The mayor said providing sufficient affordable housing is increasingly challenging for our municipality and many others across Ontario.
“The municipality took a step in the right direction last year with the creation of the Prince Edward County Housing Corporation,” Ferguson said. “The independent, not-for-profit corporation has a mandate to increase the supply of affordable housing through a broad range of activities and, in the coming weeks, we will appoint several qualified individuals to serve on the board of the corporation.”
Once these skilled and experienced individuals are appointed Ferguson said it will be time to roll up the sleeves and get to work.
“We won’t solve this challenge overnight however it’s vital that we start to make progress if we are to ensure the short and long-term economic and social well-being of our community,” Ferguson added.

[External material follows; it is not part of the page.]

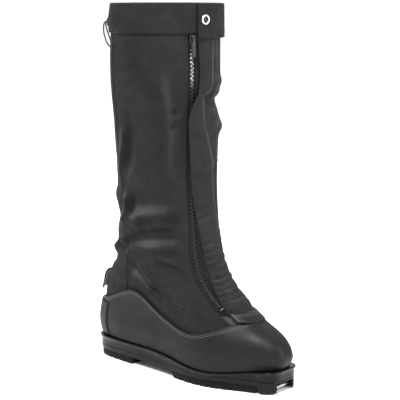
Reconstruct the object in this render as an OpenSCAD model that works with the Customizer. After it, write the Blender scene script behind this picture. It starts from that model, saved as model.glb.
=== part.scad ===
// Backcountry cross-country ski boot for the right foot, with a knee-high zipped gaiter.
// +X points to the toe, +Y to the inner side of the leg and +Z up. Millimetres.
// The origin is on the ground, under the middle of the boot.

/* [Boot] */
// Length of the upper at the sole, heel to toe
boot_l = 301; // [290:1:318]
// Width of the upper at the ball of the foot
ball_w = 100; // [94:1:106]
// Height of the gaiter's rim above the ground
boot_h = 482; // [460:1:500]

/* [Sole] */
// Thickness of the rubber tread
tread_t = 10; // [9:0.5:11]
// Thickness of the cushioning midsole
midsole_t = 7; // [6:0.5:7]
// Diameter of the steel binding bar
bar_d = 4.5; // [4:0.1:5]
// Free length of the binding bar between the cheeks
bar_free_l = 34; // [30:1:38]

/* [Gaiter] */
// Thickness of the gaiter cloth
cloth_t = 1.6; // [1.4:0.1:1.8]
// Width of the storm flap over the shin
flap_w = 42; // [36:1:42]
// Height of the collar band
collar_h = 37; // [32:1:42]
// Pitch of the zip's teeth on one tape
tooth_pitch = 5; // [4.6:0.2:6]
// Diameter of the press stud's cap
stud_cap_d = 13; // [12:0.5:14]

/* [Cords] */
// Diameter of the elastic drawcord
cord_d = 2; // [1.8:0.1:2]
// Diameter of the boot lace
lace_d = 2.2; // [2:0.1:2.4]

/* [Hidden] */

LEATHER = [0.11, 0.11, 0.12];
CLOTH = [0.15, 0.15, 0.16];
RUBBER = [0.08, 0.08, 0.08];
GLOSS = [0.05, 0.05, 0.06];
STEEL = [0.75, 0.76, 0.78];
FELT = [0.35, 0.35, 0.37];
air = 0.3; // space left between curved pieces that lie on each other

// ---- The last: one smooth surface that every part of the upper is offset from ----
// Each station is one tilted ring: back x and z, front x and z, half width,
// how foot-shaped its outline is (1 foot, 0 ellipse), and how far it dips under the ball.
STATIONS = [
    [3, 29, 304, 31, 50, 1, 10],
    [-2, 50, 309, 47, 51.5, 1, 5],
    [1, 72, 297, 66, 49, 0.96, 2],
    [7, 95, 262, 86, 46, 0.8, 0],
    [16, 118, 234, 106, 44, 0.5, 0],
    [27, 142, 211, 130, 43, 0.25, 0],
    [34, 172, 196, 162, 46, 0.08, 0],
    [38, 208, 188, 204, 52, 0, 0],
    [40, 255, 183, 254, 57, 0, 0],
    [37, 325, 183, 325, 63.5, 0, 0],
    [37, 402, 182, 402, 71, 0, 0],
    [41, 482, 182, 482, 68, 0, 0]];
x_scale = boot_l / 301;
y_scale = ball_w / 100;
z_scale = boot_h / 482;
TOE_SWING = 4; // how far the toe's tip leans to the inner side

function clamp(v, low, high) = min(max(v, low), high);
function smooth(v) = let (c = clamp(v, 0, 1)) c * c * (3 - 2 * c);
function bump(v, middle, spread) = exp(-pow((v - middle) / spread, 2));
function signed_pow(v, p) = sign(v) * pow(abs(v), p);
function unit(v) = v / norm(v);
function fixed(v) = function(any) v;
function level(h) = function(a, t) h;
// Point at share u, 0 to 1, of the Catmull-Rom curve through a list of vectors
function curve(list, u) =
    let (n = len(list) - 1, s = clamp(u, 0, 1) * n, i = min(floor(s), n - 1), f = s - i,
        p0 = list[max(i - 1, 0)], p1 = list[i], p2 = list[i + 1], p3 = list[min(i + 2, n)])
    0.5 * (2 * p1 + (p2 - p0) * f + (2 * p0 - 5 * p1 + 4 * p2 - p3) * f * f
        + (3 * p1 - p0 - 3 * p2 + p3) * f * f * f);
// Share of the full width at share u of the length, heel 0 to toe 1
function foot_width(u, side) = 0.74 + 0.26 * (side < 0 ? bump(u, 0.68, 0.2) : bump(u, 0.74, 0.17));

// How square the outline is at share u of the length, from 1 (ellipse) down: the upper's, then the sole's
function upper_power(u) = 0.78 - 0.12 * (1 - smooth(u / 0.4)) - 0.08 * smooth((u - 0.8) / 0.2);
function sole_power(u) = 0.78 - 0.26 * (1 - smooth(u / 0.35)) - 0.42 * smooth((u - 0.85) / 0.13);

// Point of the last: angle a is 0 at the toe and -90 at the outer side, t is 0 at the sole and 1 at the rim
function raw_last(a, t, power = function(u) upper_power(u)) =
    let (q = curve(STATIONS, t), foot = q[5],
        u = (1 + signed_pow(cos(a), 1 - 0.12 * foot)) / 2,
        width = 1 + (foot_width(u, sin(a)) - 1) * foot,
        swing = foot * TOE_SWING * pow(clamp((u - 0.75) / 0.25, 0, 1), 2))
    [(q[0] + (q[2] - q[0]) * u) * x_scale,
        (q[4] * signed_pow(sin(a), 1 - (1 - power(u)) * foot) * width + swing) * y_scale,
        (q[1] + (q[3] - q[1]) * u - q[6] * bump(u, 0.7, 0.2)) * z_scale];
backstay_t = 1.7;
heel_x = min([for (t = [0:0.01:0.3]) raw_last(180, t).x]) - backstay_t;
toe_x = max([for (t = [0:0.01:0.3]) raw_last(0, t).x]);
mid_x = (heel_x + toe_x) / 2;
function last(a, t) = raw_last(a, t) - [mid_x, 0, 0];
function normal(a, t) =
    let (along_a = last(a + 0.7, t) - last(a - 0.7, t),
        along_t = last(a, min(t + 0.004, 1)) - last(a, max(t - 0.004, 0)))
    unit(cross(along_a, along_t));
// Point h outside the last
function skin(a, t, h) = last(a, t) + h * normal(a, t);
// Angle at which the front of the last lies y to the side of the shin's middle
function angle_at(y, t) = asin(clamp(y / (curve(STATIONS, t)[4] * y_scale), -0.9, 0.9));
// Share t at which the shaft's front is z above the ground
FRONT = [for (t = [0.5:0.005:1.0001]) [last(0, t).z, min(t, 1)]];
function t_at(z) = lookup(z, FRONT);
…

Protecting and promoting the character and quality of existing residential neighbourhoods through new regulations governing the location and operation of short-term accommodations, retail sales of cannabis within the municipality’s boundaries, the 2019 budget and infrastructure renewal will be issues waiting to test the resolve of the new council in the first quarter of 2019.

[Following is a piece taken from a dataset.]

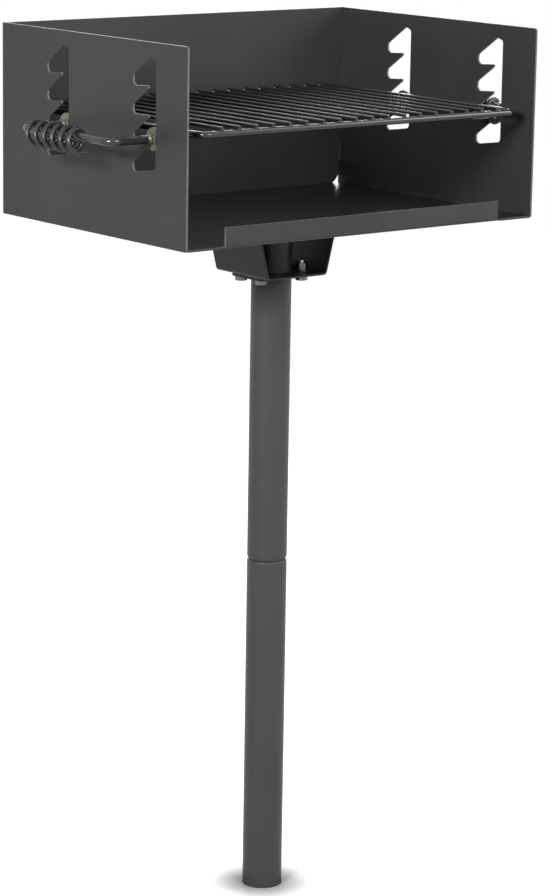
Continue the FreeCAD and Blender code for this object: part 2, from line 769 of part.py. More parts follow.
def coil_grip(label, side, back_gap):
    """Open coil of round wire that hangs on the hand bar and cools the grip."""
    wire = S["coil_wire"].value
    radius = coil_radius.value
    turns = S["coil_turns"].value
    pitch = S["coil_length"].value / turns
    quarters = round(turns * 4)
    edges = []
    point, tangent = helix_point(0, radius, pitch)
    edges.append(Part.LineSegment(point - tangent * wire, point).toShape())
    for quarter in range(quarters):
        end, end_tangent = helix_point((quarter + 1) * math.pi / 2, radius, pitch)
        edges += biarc(point, tangent, end, end_tangent)
        point, tangent = end, end_tangent
    edges.append(Part.LineSegment(point, point + tangent * wire).toShape())
    path = Part.Wire(edges)
    start = edges[0].Vertexes[0].Point
    direction = helix_point(0, radius, pitch)[1]
    ring = Part.Wire([Part.Circle(start, direction, wire / 2).toShape()])
    shape = path.makePipeShell([ring], True, False)
    samples = path.discretize(Number=quarters * QUARTER_SAMPLES)
    print("%s least gap between turns %.2f mm" % (label, least_self_gap(samples, wire)))
    grip = doc.addObject("Part::Feature", label)
    grip.Label = label
    grip.Shape = shape
    back_bend = front_edge + leg_setback + S["slot_spacing"] - S["handle_bend"]
    place(grip, bar_offset * side, back_bend - back_gap - S["coil_wire"] / 2 - S["coil_length"],
          leg_level - coil_drop)
    subparts.append(grip)


# Build


lower_post()
upper_post()
post_flange()
mounting_bracket()
flange_bolts()
flange_nuts()
flat_washers()
spring_washers()
floor_pan()
back_panel()
side_plate("left_side_plate", LEFT)
side_plate("right_side_plate", RIGHT)
grate_frame()
grate_rods()
side_handle("left_handle", LEFT)
side_handle("right_handle", RIGHT)
handle_discs()
coil_grip("left_grip_coil", LEFT, S["left_coil_back_gap"])
coil_grip("right_grip_coil", RIGHT, S["right_coil_back_gap"])
doc.recompute()

# Check every object, then write each sub-part

for item in doc.Objects:
    if "Invalid" in item.State or "Error" in item.State:
        raise RuntimeError("%s failed: %s" % (item.Label, item.State))
for item in subparts:
    if item.Shape.isNull() or not item.Shape.isValid() or item.Shape.Volume <= 0:
        raise RuntimeError("%s has no valid shape" % item.Label)

os.makedirs("parts", exist_ok=True)
for item in subparts:
    item.Shape.exportStep("parts/%s.step" % item.Label)
    print("%s solids %d volume %.1f" % (item.Label, len(item.Shape.Solids), item.Shape.Volume))
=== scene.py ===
"""Looks of the park barbecue grill: powder-coated sheet, rods, coil grips, welds and zinc fasteners."""

import json
import math

import bmesh
import bpy
from mathutils import Matrix, Vector, noise


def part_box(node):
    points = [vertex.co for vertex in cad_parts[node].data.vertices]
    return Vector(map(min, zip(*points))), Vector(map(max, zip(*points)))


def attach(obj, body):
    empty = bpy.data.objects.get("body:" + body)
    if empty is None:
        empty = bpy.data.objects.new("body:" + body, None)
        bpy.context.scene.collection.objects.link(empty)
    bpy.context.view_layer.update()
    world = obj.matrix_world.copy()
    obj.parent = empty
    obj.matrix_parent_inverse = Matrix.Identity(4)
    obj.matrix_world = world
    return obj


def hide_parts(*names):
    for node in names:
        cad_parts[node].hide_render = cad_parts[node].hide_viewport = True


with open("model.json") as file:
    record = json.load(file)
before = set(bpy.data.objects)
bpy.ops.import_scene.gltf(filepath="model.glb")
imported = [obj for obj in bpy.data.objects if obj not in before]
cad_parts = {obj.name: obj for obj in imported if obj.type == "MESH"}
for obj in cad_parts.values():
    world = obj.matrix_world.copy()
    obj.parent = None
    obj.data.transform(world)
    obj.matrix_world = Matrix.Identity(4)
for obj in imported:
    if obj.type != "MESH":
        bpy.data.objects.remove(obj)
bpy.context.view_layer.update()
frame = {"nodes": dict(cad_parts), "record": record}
MM = 0.001
MERGE_DISTANCE = 0.002 * MM


# Colour and node helpers


def srgb(code):
    """A hex colour as the linear values that a shader takes."""
    channels = [int(code[i:i + 2], 16) / 255 for i in (1, 3, 5)]
    linear = [c / 12.92 if c <= 0.04045 else ((c + 0.055) / 1.055) ** 2.4 for c in channels]
    return (*linear, 1.0)


def add(tree, kind, settings=None, **inputs):
    """Add a node; an input is a value, or an output socket of another node."""
    node = tree.nodes.new(kind)
    for name, value in (settings or {}).items():
        setattr(node, name, value)
    for name, value in inputs.items():
        socket = node.inputs[int(name[1:])] if name[1:].isdigit() else node.inputs[name.replace("_", " ")]
        if isinstance(value, bpy.types.NodeSocket):
            tree.links.new(value, socket)
        else:
            socket.default_value = value
    return node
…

On the topic of roads and water, Ferguson said the growing infrastructure investment needs have outpaced available funding, a reality faced by municipalities across Ontario.

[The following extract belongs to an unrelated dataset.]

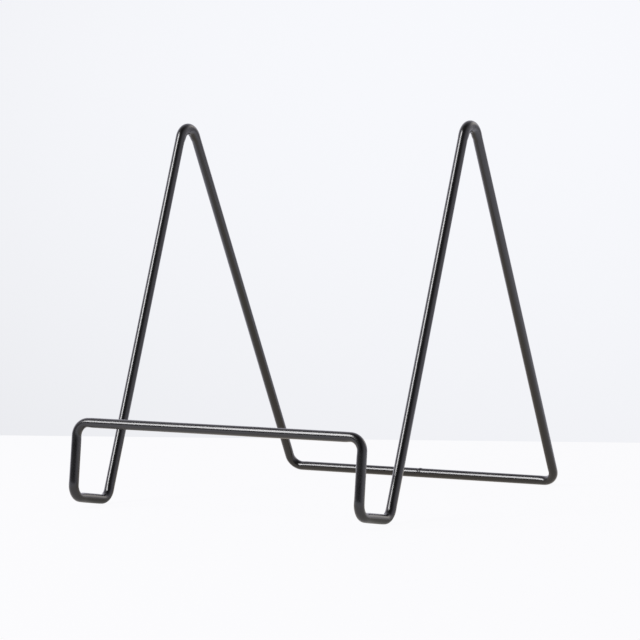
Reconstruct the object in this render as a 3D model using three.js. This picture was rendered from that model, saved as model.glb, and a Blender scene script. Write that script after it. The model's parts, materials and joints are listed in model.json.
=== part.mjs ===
// Album stand: one round steel wire, bent into a closed loop and butt-welded in the middle of the
// rear rail. Two sides mirror each other. Each runs from the front lip down a short post, back
// along a ledge, up a leaning upright, over the apex and down a rear leg, and is splayed outwards
// a little at its apex. The lip rail joins the sides in front and the rear rail joins them behind.
// The stand rests on its two heel bends and on the rear rail.
//
// Millimetres and degrees. +X is to the right, +Y to the back, +Z up. The origin is on the table,
// in the middle of the stand's outline. Every straight run, every bend and the weld is a mesh of
// its own, and they meet face to face where the bends end.

import * as THREE from "three";

// Driving dimensions. Lengths run from corner to corner, where the centrelines of two runs cross.
const WIRE_DIAMETER = 4;
const BEND_RADIUS = 5.3; // to the wire's centreline, in every bend but the two apexes
const APEX_BEND_RADIUS = 6.3;
const FRAME_WIDTH = 132; // between the centrelines of the two sides, except at the apexes
const APEX_SPLAY = 1.8; // how far outside its side each apex corner lies
const UPRIGHT_LENGTH = 173.2; // as seen from the side
const UPRIGHT_LEAN = 21.4; // from vertical, towards the back
const LEDGE_LENGTH = 24;
const LEDGE_RISE = 8.6; // from horizontal, so the ledge falls from the toe to the heel
const LIP_POST_LENGTH = 30;
const LIP_POST_LEAN = 6.5; // from vertical, towards the back
const BASE_DEPTH = 147; // from the heel corner to the rear rail's centreline
const WELD_LENGTH = 1.8;
const WELD_CROWN = 0.25; // how far the bead stands proud of the wire

// How finely the wire is faceted. A multiple of four sides puts flat facets square to each run.
const SECTION_SIDES = 16;
const BEND_STEPS = 10;
const WELD_STEPS = 4;

const BLACK_LACQUER = { color: 0x1b1b1d, roughness: 0.3, metalness: 0 };
const WELD_LACQUER = { color: 0x232220, roughness: 0.42, metalness: 0 };

const WIRE_RADIUS = WIRE_DIAMETER / 2;
const ACROSS = new THREE.Vector3(1, 0, 0);
const UP = new THREE.Vector3(0, 0, 1);
const SIDES = [
  { name: "left", sign: -1 },
  { name: "right", sign: 1 },
];

// A direction without any sideways part, turned by an angle from straight up towards the back.
function leaning(degrees) {
  const angle = THREE.MathUtils.degToRad(degrees);
  return new THREE.Vector3(0, Math.sin(angle), Math.cos(angle));
}

// The bend that rounds a corner between the lines from it to `before` and to `after`.
function bendAt(before, corner, after, radius = BEND_RADIUS) {
  const back = before.clone().sub(corner).normalize();
  const on = after.clone().sub(corner).normalize();
  const halfAngle = back.angleTo(on) / 2;
  const reach = radius / Math.tan(halfAngle);
  const towardsCentre = back.clone().add(on).normalize();
  return {
    start: corner.clone().addScaledVector(back, reach),
    end: corner.clone().addScaledVector(on, reach),
    centre: corner.clone().addScaledVector(towardsCentre, radius / Math.sin(halfAngle)),
    axis: on.clone().cross(back).normalize(),
    turn: Math.PI - 2 * halfAngle,
  };
}

// An arc that starts at `bend.start` and turns about the bend's axis.
class ArcCurve extends THREE.Curve {
  constructor(bend) {
    super();
    this.bend = bend;
    this.arm = bend.start.clone().sub(bend.centre);
  }

  armAt(t) {
    return this.arm.clone().applyAxisAngle(this.bend.axis, t * this.bend.turn);
  }

  getPoint(t, target = new THREE.Vector3()) {
    return target.copy(this.armAt(t)).add(this.bend.centre);
  }

  getTangent(t, target = new THREE.Vector3()) {
    return target.crossVectors(this.bend.axis, this.armAt(t)).normalize();
  }
}

// The wire's cross-section: a polygon whose facets touch the wire's circle from outside. One of
// them faces the direction `facing`, an angle in radians.
function wireSection(facing) {
  const cornerRadius = WIRE_RADIUS / Math.cos(Math.PI / SECTION_SIDES);
  const corners = [];
  for (let i = 0; i < SECTION_SIDES; i++) {
    const angle = facing + ((i + 0.5) / SECTION_SIDES) * 2 * Math.PI;
    corners.push(new THREE.Vector2(Math.cos(angle), Math.sin(angle)).multiplyScalar(cornerRadius));
  }
  return new THREE.Shape(corners);
}

// Sweeps the section along a flat curve. `normal` is square to the plane that the curve lies in,
// and at the curve's end one facet faces along `facet`.
function sweep(curve, steps, normal, facet = normal) {
  const frames = { tangents: [], normals: [], binormals: [] };
  for (let i = 0; i <= steps; i++) {
    const tangent = curve.getTangent(i / steps);
    frames.tangents.push(tangent);
    frames.normals.push(normal);
    frames.binormals.push(tangent.clone().cross(normal));
  }
  curve.computeFrenetFrames = () => frames;
  const facing = Math.atan2(facet.dot(frames.binormals[steps]), facet.dot(normal));
  return new THREE.ExtrudeGeometry(wireSection(facing), { steps, extrudePath: curve });
}

function mesh(name, geometry, finish) {
  const made = new THREE.Mesh(geometry, new THREE.MeshStandardMaterial(finish));
  made.name = name;
  return made;
}

function bendMesh(name, bend, facet) {
  return mesh(name, sweep(new ArcCurve(bend), BEND_STEPS, bend.axis, facet), BLACK_LACQUER);
}

// A straight run. One of its facets faces along `facing`, as nearly as its direction allows.
function straightMesh(name, from, to, facing) {
  const direction = to.clone().sub(from).normalize();
  const normal = facing.clone().projectOnPlane(direction).normalize();
  return mesh(name, sweep(new THREE.LineCurve3(from, to), 1, normal), BLACK_LACQUER);
}

// The five corners of a side as seen from the side, from the lip round to the rear rail. The heel
// corner is set so that the heel bend just touches the table, and the rear corner so that the
// rear rail lies on it.
function sideCorners() {
  const heelToToe = leaning(LEDGE_RISE - 90).multiplyScalar(LEDGE_LENGTH);
  const heelToApex = leaning(UPRIGHT_LEAN).multiplyScalar(UPRIGHT_LENGTH);
  const heelBend = bendAt(heelToToe, new THREE.Vector3(), heelToApex);
  const heel = new THREE.Vector3(0, 0, WIRE_RADIUS + BEND_RADIUS - heelBend.centre.z);
  const toe = heel.clone().add(heelToToe);
  const lip = toe.clone().addScaledVector(leaning(LIP_POST_LEAN), LIP_POST_LENGTH);
  const apex = heel.clone().add(heelToApex);
  const rear = new THREE.Vector3(0, BASE_DEPTH, WIRE_RADIUS);
  return { lip, toe, heel, apex, rear };
}

function acrossAt(point, x) {
  return new THREE.Vector3(x, point.y, point.z);
}

// The bends of one side, in the order that the wire runs.
function sideBends(corners, sign) {
  const x = (sign * FRAME_WIDTH) / 2;
  const lipMiddle = acrossAt(corners.lip, 0);
  const lip = acrossAt(corners.lip, x);
  const toe = acrossAt(corners.toe, x);
  const heel = acrossAt(corners.heel, x);
  const apex = acrossAt(corners.apex, x + sign * APEX_SPLAY);
  const rear = acrossAt(corners.rear, x);
  const rearMiddle = acrossAt(corners.rear, 0);
  return [
    bendAt(lipMiddle, lip, toe),
    bendAt(lip, toe, heel),
    bendAt(toe, heel, apex),
    bendAt(heel, apex, rear, APEX_BEND_RADIUS),
    bendAt(apex, rear, rearMiddle),
  ];
}

// One side's bends and straight runs. The rear corner ends with a facet facing up, as the rear
// rail has, so that the rail and its corners share a flat underside.
function sideMeshes(bends, side) {
  const [lip, toe, heel, apex, rear] = bends;
  return [
    bendMesh(`lip_corner_${side.name}`, lip),
    straightMesh(`lip_post_${side.name}`, lip.end, toe.start, ACROSS),
    bendMesh(`toe_bend_${side.name}`, toe),
    straightMesh(`foot_run_${side.name}`, toe.end, heel.start, ACROSS),
    bendMesh(`heel_bend_${side.name}`, heel),
    straightMesh(`front_upright_${side.name}`, heel.end, apex.start, ACROSS),
    bendMesh(`apex_bend_${side.name}`, apex),
    straightMesh(`rear_leg_${side.name}`, apex.end, rear.start, ACROSS),
    bendMesh(`rear_corner_${side.name}`, rear, UP),
    straightMesh(`rear_rail_${side.name}`, rear.end, weldFace(rear.end, side), UP),
  ];
}

// Where half of the rear rail, which starts at `from`, meets the weld.
function weldFace(from, side) {
  return acrossAt(from, (side.sign * WELD_LENGTH) / 2);
}

// The bead that joins the wire's two ends: a shallow barrel about the rail, dressed flush with
// the wire's underside so that the rail still lies flat.
function weldMesh(rear) {
  const profile = [new THREE.Vector2(0, -WELD_LENGTH / 2)];
  for (let i = 0; i <= WELD_STEPS; i++) {
    const along = (i / WELD_STEPS) * 2 - 1;
    const radius = WIRE_RADIUS + WELD_CROWN * (1 - along * along);
    profile.push(new THREE.Vector2(radius, (along * WELD_LENGTH) / 2));
  }
  profile.push(new THREE.Vector2(0, WELD_LENGTH / 2));
  const bead = mesh("butt_weld", new THREE.LatheGeometry(profile, SECTION_SIDES), WELD_LACQUER);
  bead.rotation.z = -Math.PI / 2;
  bead.position.set(0, rear.y, rear.z + WELD_CROWN);
  return bead;
}

function buildStand() {
  const stand = new THREE.Group();
  const corners = sideCorners();
  const [left, right] = SIDES.map((side) => {
    const bends = sideBends(corners, side.sign);
    stand.add(...sideMeshes(bends, side));
    return bends;
  });
  stand.add(straightMesh("front_lip_rail", left[0].start, right[0].start, right[0].axis));
  stand.add(weldMesh(corners.rear));
  return stand;
}

// The origin goes to the middle of the outline, on the table.
const stand = buildStand();
const outline = new THREE.Box3().setFromObject(stand);
const middle = outline.getCenter(new THREE.Vector3());
stand.position.set(0, -middle.y, -outline.min.z);

export default stand;
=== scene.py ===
"""The looks of the album stand: one lacquered steel wire, bent into a closed loop and butt-welded.

Everything is in metres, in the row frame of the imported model: +X to the right, +Y to the back,
+Z up, with the table at z = 0. The wire is swept once along its whole route, from one face of the
weld round to the other, and is cut into the same pieces as the CAD nodes that it stands for.
"""

import json
import math

import bpy
import numpy as np
from mathutils import Matrix, Vector


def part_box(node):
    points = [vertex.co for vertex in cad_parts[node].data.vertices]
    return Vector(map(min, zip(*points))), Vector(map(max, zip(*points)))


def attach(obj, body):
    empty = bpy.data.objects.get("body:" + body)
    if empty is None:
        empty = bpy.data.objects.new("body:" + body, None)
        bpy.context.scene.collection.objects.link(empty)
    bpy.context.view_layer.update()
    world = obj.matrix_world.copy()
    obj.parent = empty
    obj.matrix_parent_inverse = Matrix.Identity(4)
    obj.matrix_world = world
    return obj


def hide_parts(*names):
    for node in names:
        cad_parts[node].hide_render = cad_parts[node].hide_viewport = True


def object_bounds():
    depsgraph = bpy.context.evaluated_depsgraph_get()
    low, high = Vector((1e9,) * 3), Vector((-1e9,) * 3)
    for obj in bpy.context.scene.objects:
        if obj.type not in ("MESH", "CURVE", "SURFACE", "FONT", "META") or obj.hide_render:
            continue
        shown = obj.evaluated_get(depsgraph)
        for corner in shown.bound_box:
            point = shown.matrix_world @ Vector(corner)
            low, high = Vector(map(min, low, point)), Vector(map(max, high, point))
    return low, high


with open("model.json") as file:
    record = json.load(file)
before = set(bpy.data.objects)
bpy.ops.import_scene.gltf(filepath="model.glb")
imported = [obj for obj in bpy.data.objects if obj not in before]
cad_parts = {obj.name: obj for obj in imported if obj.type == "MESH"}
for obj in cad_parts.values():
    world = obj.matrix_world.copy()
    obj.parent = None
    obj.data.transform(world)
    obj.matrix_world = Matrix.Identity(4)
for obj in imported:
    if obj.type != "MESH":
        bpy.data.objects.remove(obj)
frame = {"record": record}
CAD_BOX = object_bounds()

MM = 0.001

# The camera, as the photograph was taken. Angles are in degrees.
CAMERA_AT = Vector((0.5830, -0.9904, 0.1366))
CAMERA_AZIMUTH = 30.54
CAMERA_ELEVATION = 3.13
CAMERA_ROLL = -0.08
CAMERA_SENSOR = 36.0
CAMERA_LENS = 156.07
CAMERA_CLIP_START = 0.05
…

“In addition to advocating for additional funding from upper levels of government, we intend in 2019 to take a hard look at how we manage these assets so that we can continue to deliver affordable and sustainable services for generations,” Ferguson added.
While the municipality must invest in assets it’s responsible for, council is increasingly called upon to support other major projects in the community- the most prominent of these being the Prince Edward County Memorial Hospital redevelopment.
“I am extremely proud to have been a member of the previous council that recognized the importance of having a new hospital in our community and committed $4.5 million toward the redevelopment,” Ferguson said.
While municipal support has been easy to source during the ramp up process prior to shovels getting into the ground at the PECMH redevelopment site, Ferguson made a special point of mentioning provincial promises made in 2018 that the new hospital would be coming to Picton with Bay of Quinte MPP Todd Smith in attendance on Sunday.
“We expect that provincial support will continue, knowing how much of a supporter Minister Smith has been for a new hospital in Prince Edward County,” Ferguson said. “I know he understands just how important a new hospital is for this community, and I look forward to working with him as well as our partners at Quinte Healthcare, Prince Edward Family Health Team, the South East LHIN, the Hospital Foundation, and the Hospital Auxiliary to continue moving this project forward in 2019.”
In the coming weeks, Ferguson said the new council will embark on its own goal setting exercise and while some of the priorities will still be relevant and carry over, he expects there will be other areas council will want to focus on during our term of office.
A sustainable future for the agricultural community-particularly new or young or in need farmers; protection of the environment and taking steps to deal with global warming; importantly, making sure youth – in other words, our future – have resources and opportunities available to them; and that poverty in Prince Edward County becomes a thing of the past.
“We will look to you, the public, to help inform the priorities by which we will measure ourselves in the coming years and we welcome your input. Have your say. But please don’t stop there. Get involved by applying to serve on an advisory board or committee: respond to the advertisements now running,” Ferguson said. “We need to tap into our greatest asset: the deep pool of expertise and experience in this county. A diversity of voices around the decision-making table is a strength and not a risk to be avoided.”